BrenBarn · November 24, 2024, 8:20am

That is a reason yes. Apart from that, I’m not necessarily saying sys.path shouldn’t be affected, but just that the user shouldn’t have to think about it in those terms. If there is a directory subtree that contains Python code with relative imports and __init__.py in all subdirectories, it should be possible to run anything in that subtree and have those internal relative imports work, without having to modify the code itself. In other words, it should be possible to run in a mode where relative imports are relative to the directory structure and not only relative to Python’s notion of “package” (which often is derived from directory structure but with some extra wrinkles).

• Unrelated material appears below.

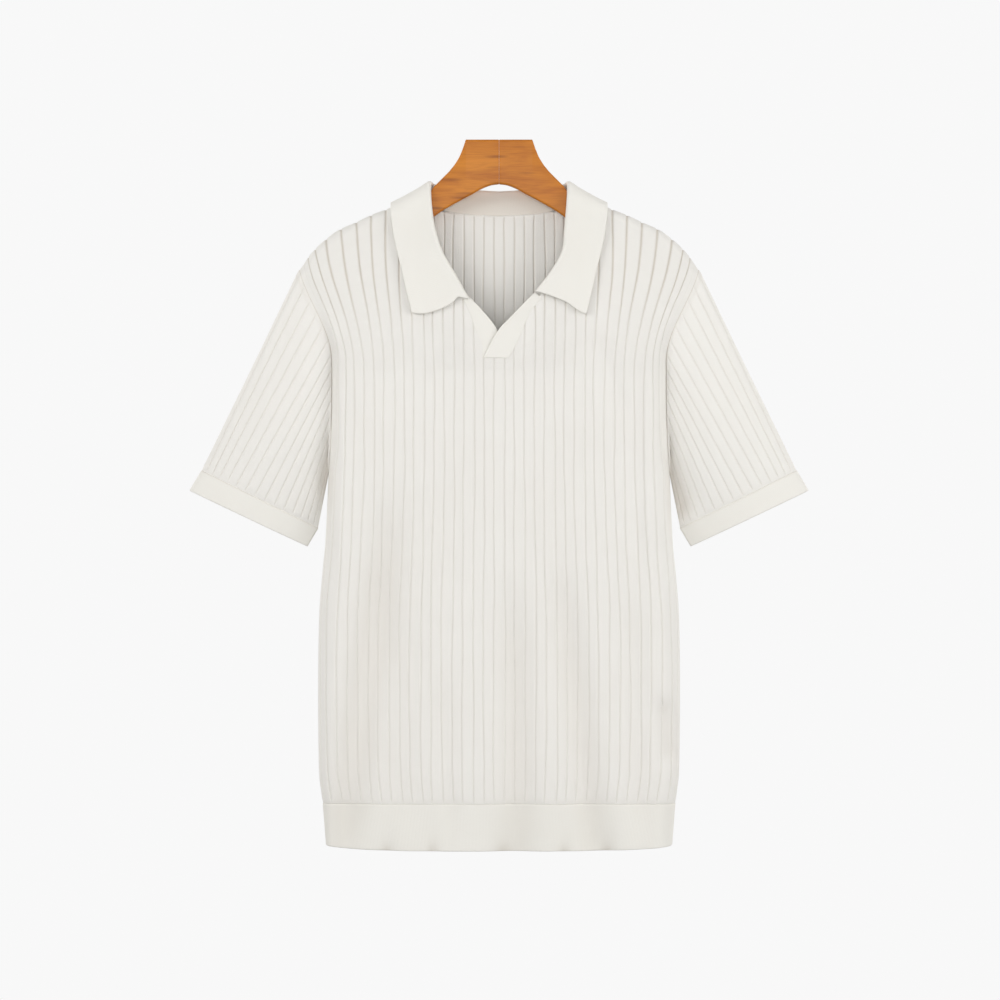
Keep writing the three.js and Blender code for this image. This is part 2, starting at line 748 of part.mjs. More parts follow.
// Point over the upper torso at a reach and a distance down from the shoulder line,
// lifted off the cloth
function overTorso(x, down, lift) {
  const side = down > 0 ? -1 : 1;
  const top = shoulderHeight(x);
  const run = Math.abs(down);
  const turn = Math.PI / 2 - Math.min(run, RIDGE_ARC) / RIDGE_RISE;
  const fall = Math.max(0, run - RIDGE_ARC);
  const drop = RIDGE_RISE + fall;
  const body = fall > 0
    ? depthBelow(side, drop, top - CHEST) + crown(x, UPPER_HALF, fall)
    : RIDGE_DEPTH;
  return new THREE.Vector3(
    x,
    side * (body + lift) * Math.cos(turn),
    top - RIDGE_RISE + (RIDGE_RISE + lift) * Math.sin(turn) - fall,
  );
}

// Centre line of the folded collar at a station along it. It runs across from 0 at
// the base over the fold to 1 at the leaf's edge.
function collarSurface(alongIt, across) {
  const half = alongIt < 0.5 ? alongIt * 2 : (1 - alongIt) * 2;
  const sign = alongIt < 0.5 ? -1 : 1;
  const at = (column) => atRow(COLLAR, column, clamp(half));
  const endShift = sign > 0 ? smooth(1 - half * 3) : 0;
  const foldX = at('foldX') - LEFT_FOLD_IN * endShift;
  const foldZ = at('foldZ') - LEFT_FOLD_DOWN * endShift;
  const fold = new THREE.Vector3(foldX, at('foldY'), foldZ);
  const base = overTorso(at('baseX') + LEFT_BASE_OUT * endShift, at('base'), 0);
  const step = 0.5;
  const foldDown = at('base') * FOLD_OVER_BASE;
  const outAcross = overTorso(fold.x + step, foldDown, 0).sub(overTorso(fold.x - step, foldDown, 0));
  const outDown = overTorso(fold.x, foldDown + step, 0).sub(overTorso(fold.x, foldDown - step, 0));
  const out = outDown.cross(outAcross).normalize();
  const up = fold.clone().sub(base);
  up.addScaledVector(out, -up.dot(out)).normalize();
  const heart = fold.clone().addScaledVector(up, -FOLD_RADIUS);
  let place;
  if (across < STAND_SHARE) {
    const top = heart.clone().addScaledVector(out, -FOLD_RADIUS);
    place = base.clone().lerp(top, across / STAND_SHARE);
  } else if (across < FOLD_SHARE) {
    const turn = Math.PI * (across - STAND_SHARE) / (FOLD_SHARE - STAND_SHARE);
    place = heart.clone()
      .addScaledVector(out, -FOLD_RADIUS * Math.cos(turn))
      .addScaledVector(up, FOLD_RADIUS * Math.sin(turn));
  } else {
    const down = (across - FOLD_SHARE) / (1 - FOLD_SHARE);
    const start = heart.clone().addScaledVector(out, FOLD_RADIUS);
    const x = lerp(fold.x, at('leafX'), down);
    const fromTop = lerp(foldDown, at('leaf'), down);
    const lift = lerp(COLLAR_LIFT, COLLAR_EDGE_LIFT, down);
    const lying = overTorso(x, fromTop, lift);
    const atFold = overTorso(fold.x, foldDown, COLLAR_LIFT);
    place = lying.add(start.sub(atFold).multiplyScalar((1 - down) ** 2));
    place.z -= LEAF_FRONT_BOW * Math.sin(Math.PI * down) * smooth(1 - half * 5);
  }
  place.x *= sign;
  return place;
}

function collar() {
  const stations = plainColumns(COLLAR_STATIONS);
  const normal = (s, q) => normalAt((a, b) => collarSurface(clamp(a), clamp(b)), s, q, 2e-3);
  const side = (lift) => ({
    rows: COLLAR_SHARES,
    columns: stations,
    place: (s, q) => collarSurface(s, q).addScaledVector(normal(s, q), lift),
  });
  return wall(side(PLAIN_KNIT / 2), side(-PLAIN_KNIT / 2));
}

// Neck band as a strip between its inner and outer edge
function neckBand(table) {
  const surface = (across, downIt) => {
    const at = (column) => atRow(table, column, clamp(downIt));
    const x = lerp(at('innerX'), at('outerX'), across);
    const z = lerp(at('innerZ'), at('outerZ'), across);
    const down = shoulderHeight(x) - RIDGE_RISE + RIDGE_ARC - z;
    const place = overTorso(x, down, BAND_LIFT);
    place.y += at('sink');
    return place;
  };
  const outward = table[0].outerX > 0 ? -1 : 1;
  return clothWall(surface, {
    rows: plainColumns(8),
    columns: plainColumns(3),
    thickness: BAND_THICKNESS,
    outward,
  });
}

// One half of the hanger: a bar with chamfered edges
function hangerHalf(sign) {
  const arm = ARM_REACHES.map((reach) => {
    const tipDrop = TIP_DROP * smooth((reach - TIP_FROM) / TIP_LENGTH) ** 2;
    const top = shoulderHeight(reach) - CLOTH - HANGER_CLEARANCE - tipDrop;
    const taper = smooth((reach - ARM_FROM) / (HANGER_TIP - ARM_FROM));
    return { reach, top, bottom: top - lerp(ARM_HEIGHT, ARM_TIP_HEIGHT, taper) };
  });
  const stations = [...HANGER, ...arm];
  const points = [];
  const faces = [];
  stations.forEach((station, index) => {
    const x = sign * Math.max(SEAM_GAP / 2, station.reach);
    const thinArm = station.reach > THIN_FROM ? THIN_ARM : 0;
    const thinTip = index === stations.length - 1 ? THIN_TIP : 0;
    const thick = HANGER_HALF_THICKNESS - thinArm - thinTip;
    const flat = thick - HANGER_EDGE + 0.5;
    const { top, bottom } = station;
    const loop = [
      [-flat, top], [-thick, top - HANGER_EDGE], [-thick, bottom + HANGER_EDGE], [-flat, bottom],
      [flat, bottom], [thick, bottom + HANGER_EDGE], [thick, top - HANGER_EDGE], [flat, top],
    ];
    loop.forEach(([y, z]) => points.push(x, y, z));
  });
  const size = 8;
  for (let s = 0; s < stations.length - 1; s += 1) {
    for (let k = 0; k < size; k += 1) {
      const a = s * size + k;
      const b = s * size + (k + 1) % size;
      faces.push(a, b, b + size, a, b + size, a + size);
    }
  }
  const last = (stations.length - 1) * size;
  for (let k = 1; k < size - 1; k += 1) {
    faces.push(0, k + 1, k, last, last + k, last + k + 1);
  }
  return solid(points, faces);
}

function finish(colour, roughness) {
  return new THREE.MeshStandardMaterial({ color: colour, roughness, metalness: 0 });
}

function piece(name, geometry, colour, roughness = 0.9) {
  const mesh = new THREE.Mesh(geometry, finish(colour, roughness));
  mesh.name = name;
  return mesh;
}

const shirt = new THREE.Group();
const leftSleeve = sleeve();
const leftCuff = cuff();
shirt.add(
  piece('front', bodyPanel(-1), COLOURS.ribKnit),
  piece('back', bodyPanel(1), COLOURS.ribKnit),
  piece('hem_band_front', hemBand(-1), COLOURS.plainKnit),
  piece('hem_band_back', hemBand(1), COLOURS.plainKnit),
  piece('sleeve_left', leftSleeve, COLOURS.ribKnit),
  piece('sleeve_right', mirrored(leftSleeve), COLOURS.ribKnit),
  piece('cuff_left', leftCuff, COLOURS.plainKnit),
  piece('cuff_right', mirrored(leftCuff), COLOURS.plainKnit),
  piece('collar', collar(), COLOURS.plainKnit),
  piece('neck_band_left', neckBand(LEFT_BAND), COLOURS.plainKnit),
  piece('neck_band_right', neckBand(RIGHT_BAND), COLOURS.plainKnit),
);

const hanger = new THREE.Group();
hanger.add(
  piece('hanger_left', hangerHalf(1), COLOURS.wood, 0.45),
  piece('hanger_right', hangerHalf(-1), COLOURS.wood, 0.45),
);

const model = new THREE.Group();
model.add(shirt, hanger);

export default model;
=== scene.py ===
# %% [markdown]
# This is a ribbed knit polo shirt, hung on a slim wooden hanger. It is one soft shell:
# knit cloth about 2 mm thick, which hangs nearly flat over the hanger. The CAD frame
# gives every piece its place, and each piece is made again here with fine detail.
# Lengths in this file are millimetres, as on a pattern cutter's table, and turn into
# metres only when a mesh is made.

# %% Load the frame
import bpy
import numpy as np
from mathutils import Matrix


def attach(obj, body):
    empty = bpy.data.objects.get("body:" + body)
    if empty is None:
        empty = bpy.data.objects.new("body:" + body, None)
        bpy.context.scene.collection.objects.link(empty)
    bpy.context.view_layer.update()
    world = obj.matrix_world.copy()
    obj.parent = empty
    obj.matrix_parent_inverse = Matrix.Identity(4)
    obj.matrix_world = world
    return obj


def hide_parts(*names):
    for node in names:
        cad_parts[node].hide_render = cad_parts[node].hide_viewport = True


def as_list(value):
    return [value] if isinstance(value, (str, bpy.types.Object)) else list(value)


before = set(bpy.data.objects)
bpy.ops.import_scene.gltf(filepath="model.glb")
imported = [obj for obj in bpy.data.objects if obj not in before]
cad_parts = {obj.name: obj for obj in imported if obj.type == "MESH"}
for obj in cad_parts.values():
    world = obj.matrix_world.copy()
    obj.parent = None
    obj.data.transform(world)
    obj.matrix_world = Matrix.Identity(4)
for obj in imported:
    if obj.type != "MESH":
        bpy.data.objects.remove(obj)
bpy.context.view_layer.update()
MM = 0.001

# %% [markdown]
# The camera stands square in front of the shirt, as a catalogue picture is taken. A long
# lens from far away keeps the hem, cuffs and collar at one scale, so the shirt looks as
# flat as cloth on a hanger does. One pixel of the picture is 1.08 mm on the shirt.

# %% Camera
FRAME_WIDTH = 1080
CAMERA_DISTANCE = 4860
VIEW_X, VIEW_HEIGHT = 1, -389
SENSOR = 36
camera_data = bpy.data.cameras.new("studio camera")
camera_data.sensor_width = SENSOR
camera_data.lens = SENSOR * CAMERA_DISTANCE / FRAME_WIDTH
camera = bpy.data.objects.new("studio_camera", camera_data)
camera.location = (VIEW_X * MM, -CAMERA_DISTANCE * MM, VIEW_HEIGHT * MM)
camera.rotation_euler = (np.pi / 2, 0, 0)
bpy.context.collection.objects.link(camera)
bpy.context.scene.camera = camera
print("lens", round(camera_data.lens, 1), "mm")

# %% [markdown]
# A garment is easiest to describe as a pattern cutter does: a few measurements at a few
# heights, with a smooth line through them. So a shape here starts as a short table with
# named columns, and one function draws the curve through it for a whole array at once.

# %% Tables and curves
def table(names, *rows):
    """Rows of numbers as named columns, with their place in the list as "row"."""
    columns = dict(zip(names.split(), np.array(rows, float).T))
    columns["row"] = np.arange(len(rows), dtype=float)
    return columns


def along(rows, key, column, at):
    """Curve through a table. Between two rows it is the cubic that leaves and arrives
    with the slope of the line between each row's two neighbours."""
    place, value = rows[key], rows[column]
    if place[0] > place[-1]:
        place, value = place[::-1], value[::-1]
    before = np.maximum(np.arange(len(place)) - 1, 0)
    after = np.minimum(np.arange(len(place)) + 1, len(place) - 1)
    slope = (value[after] - value[before]) / (place[after] - place[before])
    i = np.clip(np.searchsorted(place, at) - 1, 0, len(place) - 2)
    span = place[i + 1] - place[i]
    t = np.clip((at - place[i]) / span, 0, 1)
    rise = t * t * (3 - 2 * t)
    bend = t * (1 - t) ** 2 * slope[i] + t * t * (t - 1) * slope[i + 1]
    return value[i] + (value[i + 1] - value[i]) * rise + span * bend


def clamp(value):
    """The value, held between 0 and 1."""
    return np.clip(value, 0, 1)


def smooth(value):
    """0 below 0, 1 above 1, and between them 3t^2 - 2t^3, which starts and ends level."""
    t = clamp(value)
    return t * t * (3 - 2 * t)


def lerp(a, b, t):
    """Straight mix: a where t is 0 and b where t is 1."""
    return a + (b - a) * t


def stack(x, y, z):
    """Three arrays of coordinates as one array of points."""
    return np.stack(np.broadcast_arrays(x, y, z), axis=-1)


print("a smooth step a quarter of the way:", float(smooth(0.25)))

# %% [markdown]
# The body is a soft tube. Each height has a half width and a depth to the front and the
# back: flat in front, with a quarter round at each side. Above the chest line the cloth
# leans in to the hanger and rolls over it, and the armhole seam lies a little inside the
# rounded side. The CAD solids are made from nearly the same measurements.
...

pf_moore · November 24, 2024, 11:25am

I disagree. Python’s import system is all based on the package structure of modules. The filesystem layout of the files in which module code is stored is (logically) only marginally relevant to this. Import hooks and namespace packages are two obvious ways in which a package might be assembled from different filesystem locations. And conversely, it’s entirely possible for one file in a directory to be visible to the import system, but for the rest of the directory not to be (i.e., it’s not on sys.path).

Relative imports are defined in terms of the environment’s package structure, not in terms of the filesystem layout that may or may not match that package structure.

Yes, in the common case, package structure and directory layout match. So I can see that the idea of a “directory-relative import” is tempting. But as soon as you get away from simple cases, the behaviour is likely to be confusing at best, and contain bugs at worst. And that, IMO, means we’re better off not mixing the two concepts in the first place.